Jun 11, 2010 01:34
In yet another part of my life, I've been working on my great terraforming project -- rehabilitating the clay hillside of our backyard into something more stable and productive.
The landlord's parents spent about two years building the terraces (according to them), but didn't seem to have any great plan in mind or even a layout idea of what plants would be where. As most of the retaining walls are merely pressure-treated wood with rebar bracing them, it's not surprising that some are bowed out with plant life pushing open gaps. The northwest corner of the yard didn't get even a couple of terraces, so it's a slippery hillside. I'm mostly dealing with the northwest section as it appears to be the least tended, adding at least two terraces and one stone retaining wall. There are two "garden boxes"... they're not so much raised beds as mini-terraces I've boxed off to grow veggies. Farther up the hill against the back fence is the original area I turned into veggie garden, this year expanding farther over and letting the chocolate mint take the lower edge of the older box. I'm planting pieces of chocolate mint in the clay along the steps I've made in hopes of it 'taking over'.... I'd rather have mint as a ground cover than mallow and those nasty burrs any day.
Also this year, I've expanded the 'poolside' garden box by removing all the plants from the edge of the stairs to where the strawberries were from last year. The strawberries survived the winter (I let the clover grow and protect them during the rainy season) and now are producing strawberries -- not many, as I still battle slugs, bugs, and birds to get to the fruit before they do, but we're getting a couple each time now. The rest of the box has a row of corn , two rows of onions (mostly gone now as I've pulled up the ready ones), a small sage brush, a couple of basil bushes, and heirloom pumpkins growing behind the corn. While I intended to do that, they kinda started without me.... I had the seeds from last years' pumpkins on the cinder-block wall to dry out, and a couple of windy/rainy days this winter got them sprouting, both on the wall and down in the garden box. An iron trestle and some garden wire is helping them grow vertically... one very happy pumpkin plant is even using a corn stalk to climb up the wall.

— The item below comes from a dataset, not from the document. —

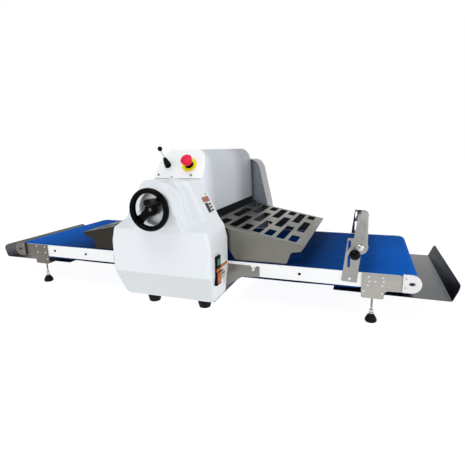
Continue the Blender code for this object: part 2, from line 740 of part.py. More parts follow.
def hangers():
    """Plates that carry the upper roller and ride on the cams with a follower pin."""
    upper_z = BELT_TOP_Z + NIP_GAP + NIP_R
    slot_low = SHAFT_Z - WHEEL_UP * LIFT_PER_RAD
    slot_high = SHAFT_Z + WHEEL_DOWN * LIFT_PER_RAD
    pin_z = SHAFT_Z + CAM_REST_R + FOLLOWER_R + FOLLOWER_PLAY
    outline = [(0.022, 0.183), (0.022, 0.417), (-0.022, 0.417), (-0.022, 0.183)]
    outlines = [rounded(outline, 0.010), circle((0, upper_z), JOURNAL_R + GAP),
                stadium((0, slot_low), (0, slot_high), SHAFT_R + 0.0007, 8)]
    for name, end in ENDS:
        y0, y1 = end_y(end, HANGER_MID_Y - HANGER_T / 2, HANGER_MID_Y + HANGER_T / 2)
        hanger = plate_xz(f"hanger_{name}", outlines, y0, y1, STEEL)
        pin_y = end_y(end, HANGER_MID_Y + HANGER_T / 2 - 0.001, CAM_MID_Y + 0.004)
        join(hanger, rod_y("follower", 0, pin_z, FOLLOWER_R, pin_y[0], pin_y[1], sides=20))


def sheeting_rollers():
    upper_z = BELT_TOP_Z + NIP_GAP + NIP_R
    roller("upper_roller", 0, upper_z, NIP_R, JOURNAL_R, 0.3100)
    inner, outer = SPROCKET_Y + SPROCKET_T / 2, SPROCKET_Y - SPROCKET_T / 2
    tip = SPROCKET_Y - 0.010
    sprocket = [(JOURNAL_R, inner), (ROLLER_SPROCKET_R, inner), (ROLLER_SPROCKET_R, outer),
                (JOURNAL_R, outer), (JOURNAL_R, tip), (0, tip)]
    roller("lower_roller", 0, BELT_TOP_Z - NIP_R, NIP_R, JOURNAL_R, 0.3005, sprocket)


def handwheel():
    bpy.ops.mesh.primitive_torus_add(major_radius=WHEEL_R, minor_radius=WHEEL_RIM_R,
                                     major_segments=36, minor_segments=8)
    made = bpy.context.object
    mesh = made.data
    bpy.data.objects.remove(made, do_unlink=True)
    deeper = Matrix.Diagonal((1, 1, WHEEL_RIM_DEPTH, 1))
    place = Matrix.Translation((0, WHEEL_Y, SHAFT_Z)) @ turn_to_y()
    wheel = add_piece("handwheel", mesh, BLACK_PLASTIC, place @ deeper)
    reach = WHEEL_R
    bar = [(reach, -0.012), (reach, 0.012), (-reach, 0.012), (-reach, -0.012)]
    turn = Matrix.Rotation(SPOKE_ANGLE, 2)
    outline = [tuple(turn @ Vector(point) + Vector((0, SHAFT_Z))) for point in bar]
    spoke = plate_xz("spokes", [outline], SPOKE_Y - 0.004, SPOKE_Y + 0.004)
    hub_profile = [(0, 0.0200), (0.0215, 0.0200), (0.0220, 0.0165), (0.0195, 0.0035),
                   (0, 0.0035)]
    hub = turned("hub", hub_profile, None, place, 24)
    x, z = grip_place()
    join(wheel, spoke, hub, rod_y("grip_pad", x, z, 0.0080, GRIP_BASE_Y, SPOKE_Y, sides=16))


def grip_place():
    """X and Z of the grip's axis at rest."""
    return (GRIP_OFFSET * math.cos(SPOKE_ANGLE),
            SHAFT_Z + GRIP_OFFSET * math.sin(SPOKE_ANGLE))


def wheel_grip():
    """Tapered turning grip on the upper spoke."""
    x, z = grip_place()
    base = GRIP_BASE_Y - GAP
    length = base - GRIP_TIP_Y
    place = Matrix.Translation((x, base, z)) @ Matrix.Rotation(math.pi / 2, 4, "X")
    profile = [(0, length), (0.006, length - 0.001), (0.0100, length - 0.006),
               (0.0110, length - 0.014), (0.0100, length - 0.030), (0.0075, 0.006),
               (0.0060, 0.0), (0, 0.0)]
    turned("wheel_grip", profile, BLACK_PLASTIC, place, 20)


def dial_plate():
    y0 = BOSS_STEPS[-1][0] - GAP
    outlines = [circle((0, SHAFT_Z), 0.056, 40), circle((0, SHAFT_Z), SHAFT_R + 0.0025, 24)]
    plate_xz("dial_plate", outlines, y0 - 0.004, y0, DIAL_GREY)


# ---- drive ----------------------------------------------------------------------------------
def gear_motor():
    length = 0.070
    front, back = GEARBOX_Y
    motor = rod_y("gear_motor", MOTOR_X, MOTOR_Z, MOTOR_R, front - length, front + 0.002,
                  MOTOR_GREY, 24)
    gearbox = box("gearbox", (MOTOR_X - GEARBOX_HALF, front, MOTOR_Z - GEARBOX_HALF),
                  (MOTOR_X + GEARBOX_HALF, back, MOTOR_Z + GEARBOX_HALF))
    join(motor, gearbox)


def motor_sprocket():
    radius = MOTOR_SPROCKET_R
    hub = 0.009
    inner, outer = SPROCKET_Y + SPROCKET_T / 2 + 0.001, SPROCKET_Y - SPROCKET_T / 2
    foot = GEARBOX_Y[1] + GAP
    profile = [(0, inner), (radius, inner), (radius, outer), (hub, outer), (hub, foot), (0, foot)]
    place = Matrix.Translation((MOTOR_X, 0, MOTOR_Z)) @ turn_to_y()
    turned("motor_sprocket", profile, STEEL, place, 24)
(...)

So now, I'm trying to get the drip-system installed and working in my hillside area.... it appears the landlords' parents had installed something similar, but since they buried the lines there's no way of knowing where the zones are placed and many of the lines are broken. If I could find where their system is hooked into, I might be able to repair it. Meanwhile, though, my little hillside never had those lines, and unlike the previous installation I intend to keep my water lines above ground where I can see them (and not cut them accidentally by digging). I also picked up some 'insta-flower' mats to cover the one section of 'pristine' hillside I'm not going to try gardening this year. Something to encourage the hummingbird family that hangs around, and hopefully add some stability to the nasty clay -- currently it's bare save for some sedge grass, which is almost as slippery as the bare-clay hillside.
We've gotten permission to do "whatever we wish" in the backyard, so in the next few weeks we are probably going to remove the giant banana tree that hovers by the house. It's in a bad place, and banana trees don't thrive in this climate -- in spite of any help the hummingbirds try to pollinate them. The side of the house is another rehabilitated area: aside from the banana tree, a lime tree, and the spearmint, all the other plants have been removed or relocated in favor of planting tomatoes and onions. This area is Bennie & Sue's little garden, so I only deal with it occasionally by watering the dwarf orange tree. This year we cleaned up the corner near the gate, which had a decrepit utility shelf holding pool supplies and other junk. After clearing the trash away, we pulled up the wooden boards and now it's bare dirt with some weeds growing in it, but it'll be turned into more garden in some future time. As for the boards, I carried them up to my chunk of hillside to use as part of the retaining wall-cum-garden box. Slowly but surely, it's looking less like wilderness and more like a garden.